**** Available records

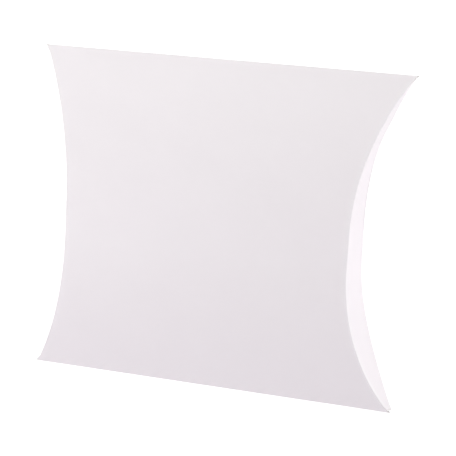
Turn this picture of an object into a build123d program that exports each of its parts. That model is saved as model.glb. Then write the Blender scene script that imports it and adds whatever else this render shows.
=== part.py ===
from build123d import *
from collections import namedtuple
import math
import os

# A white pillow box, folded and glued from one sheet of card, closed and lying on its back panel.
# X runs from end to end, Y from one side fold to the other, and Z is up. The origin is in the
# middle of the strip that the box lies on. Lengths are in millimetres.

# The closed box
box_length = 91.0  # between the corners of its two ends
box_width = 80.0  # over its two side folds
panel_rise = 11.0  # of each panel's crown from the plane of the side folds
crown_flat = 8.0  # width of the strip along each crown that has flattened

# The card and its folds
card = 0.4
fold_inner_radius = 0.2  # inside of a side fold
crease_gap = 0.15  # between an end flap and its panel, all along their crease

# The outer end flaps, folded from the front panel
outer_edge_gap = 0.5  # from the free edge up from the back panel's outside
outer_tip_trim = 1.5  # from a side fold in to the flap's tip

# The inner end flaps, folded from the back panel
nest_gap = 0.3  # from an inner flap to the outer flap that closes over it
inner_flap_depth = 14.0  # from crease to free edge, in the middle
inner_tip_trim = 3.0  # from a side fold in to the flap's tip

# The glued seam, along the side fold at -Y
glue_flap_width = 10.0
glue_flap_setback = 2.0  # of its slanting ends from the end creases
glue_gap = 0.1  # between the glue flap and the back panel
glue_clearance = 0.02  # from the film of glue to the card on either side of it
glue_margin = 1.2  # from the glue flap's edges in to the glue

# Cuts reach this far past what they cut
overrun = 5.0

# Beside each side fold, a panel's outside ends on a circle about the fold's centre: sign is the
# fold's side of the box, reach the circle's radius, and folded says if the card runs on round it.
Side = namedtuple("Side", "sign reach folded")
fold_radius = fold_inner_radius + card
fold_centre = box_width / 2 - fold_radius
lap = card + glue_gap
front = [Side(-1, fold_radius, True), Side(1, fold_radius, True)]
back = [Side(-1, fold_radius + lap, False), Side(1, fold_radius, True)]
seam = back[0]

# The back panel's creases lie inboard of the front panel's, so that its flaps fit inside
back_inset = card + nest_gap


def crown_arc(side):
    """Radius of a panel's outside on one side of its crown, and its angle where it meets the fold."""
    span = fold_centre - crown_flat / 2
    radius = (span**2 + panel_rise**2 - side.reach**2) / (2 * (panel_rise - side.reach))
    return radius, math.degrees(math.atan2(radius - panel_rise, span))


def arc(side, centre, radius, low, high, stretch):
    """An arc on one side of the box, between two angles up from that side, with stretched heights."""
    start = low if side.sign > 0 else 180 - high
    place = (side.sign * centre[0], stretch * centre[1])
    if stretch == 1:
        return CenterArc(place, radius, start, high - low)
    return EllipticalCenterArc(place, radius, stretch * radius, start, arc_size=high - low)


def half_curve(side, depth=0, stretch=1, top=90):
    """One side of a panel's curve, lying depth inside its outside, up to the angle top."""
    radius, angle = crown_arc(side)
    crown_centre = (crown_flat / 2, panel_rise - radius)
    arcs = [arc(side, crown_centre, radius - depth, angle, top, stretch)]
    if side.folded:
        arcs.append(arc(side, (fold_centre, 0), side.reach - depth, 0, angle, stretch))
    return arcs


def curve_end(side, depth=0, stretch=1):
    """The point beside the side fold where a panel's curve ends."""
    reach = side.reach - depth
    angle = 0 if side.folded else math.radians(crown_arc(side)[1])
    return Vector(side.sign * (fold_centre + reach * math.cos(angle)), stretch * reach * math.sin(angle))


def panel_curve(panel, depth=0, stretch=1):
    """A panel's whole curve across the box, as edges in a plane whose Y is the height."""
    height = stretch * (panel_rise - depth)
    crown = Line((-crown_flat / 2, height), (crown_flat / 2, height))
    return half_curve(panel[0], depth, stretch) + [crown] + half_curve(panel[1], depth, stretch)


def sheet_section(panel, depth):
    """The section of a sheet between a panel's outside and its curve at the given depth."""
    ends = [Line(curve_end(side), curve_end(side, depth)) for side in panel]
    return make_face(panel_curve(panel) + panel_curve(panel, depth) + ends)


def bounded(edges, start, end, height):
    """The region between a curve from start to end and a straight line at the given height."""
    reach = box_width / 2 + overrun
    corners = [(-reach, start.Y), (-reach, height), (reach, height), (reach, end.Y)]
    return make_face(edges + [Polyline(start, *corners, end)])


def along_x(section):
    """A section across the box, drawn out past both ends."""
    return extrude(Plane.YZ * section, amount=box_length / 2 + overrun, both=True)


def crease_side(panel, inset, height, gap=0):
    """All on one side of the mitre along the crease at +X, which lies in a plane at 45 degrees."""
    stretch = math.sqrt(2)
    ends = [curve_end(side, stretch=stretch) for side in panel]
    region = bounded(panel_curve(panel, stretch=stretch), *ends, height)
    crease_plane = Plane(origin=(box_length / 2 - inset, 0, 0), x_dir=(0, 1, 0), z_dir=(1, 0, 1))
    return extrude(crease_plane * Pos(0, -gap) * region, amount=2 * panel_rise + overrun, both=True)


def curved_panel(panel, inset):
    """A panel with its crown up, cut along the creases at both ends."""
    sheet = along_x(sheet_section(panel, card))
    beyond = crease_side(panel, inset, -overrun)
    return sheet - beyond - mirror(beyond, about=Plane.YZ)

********
**** Available records

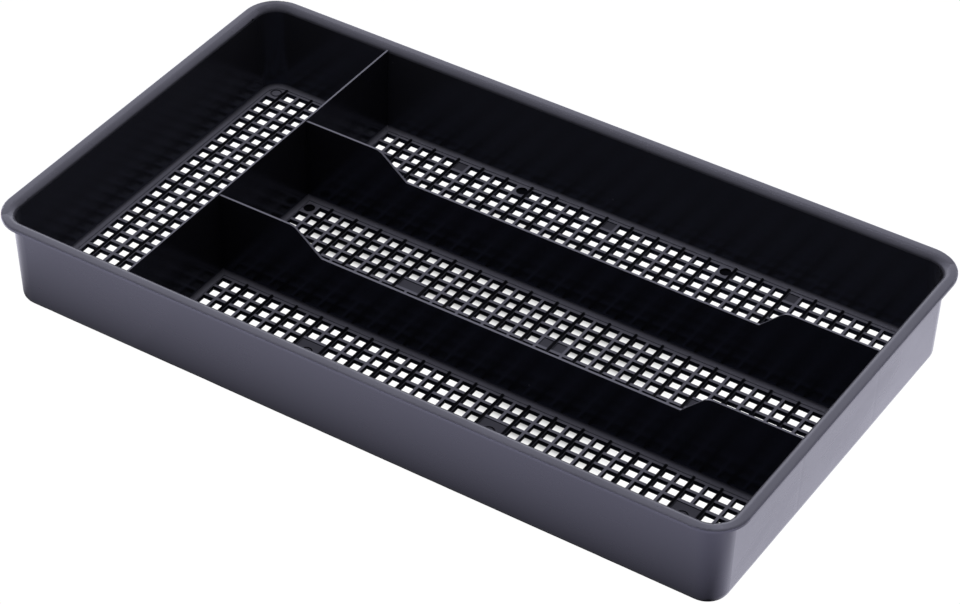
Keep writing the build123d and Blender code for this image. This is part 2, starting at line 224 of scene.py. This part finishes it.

********

■ **The task**
Reproduce only the lines from the one containing "Turn this picture" through the one containing "# middle of", inclusive of both.

■ **Solution**
Turn this picture of an object into a build123d program that exports each of its parts. That model is saved as model.glb. Then write the Blender scene script that imports it and adds whatever else this render shows.
=== part.py ===
from build123d import *
from collections import namedtuple
import math
import os

# A white pillow box, folded and glued from one sheet of card, closed and lying on its back panel.
# X runs from end to end, Y from one side fold to the other, and Z is up. The origin is in the
# middle of the strip that the box lies on. Lengths are in millimetres.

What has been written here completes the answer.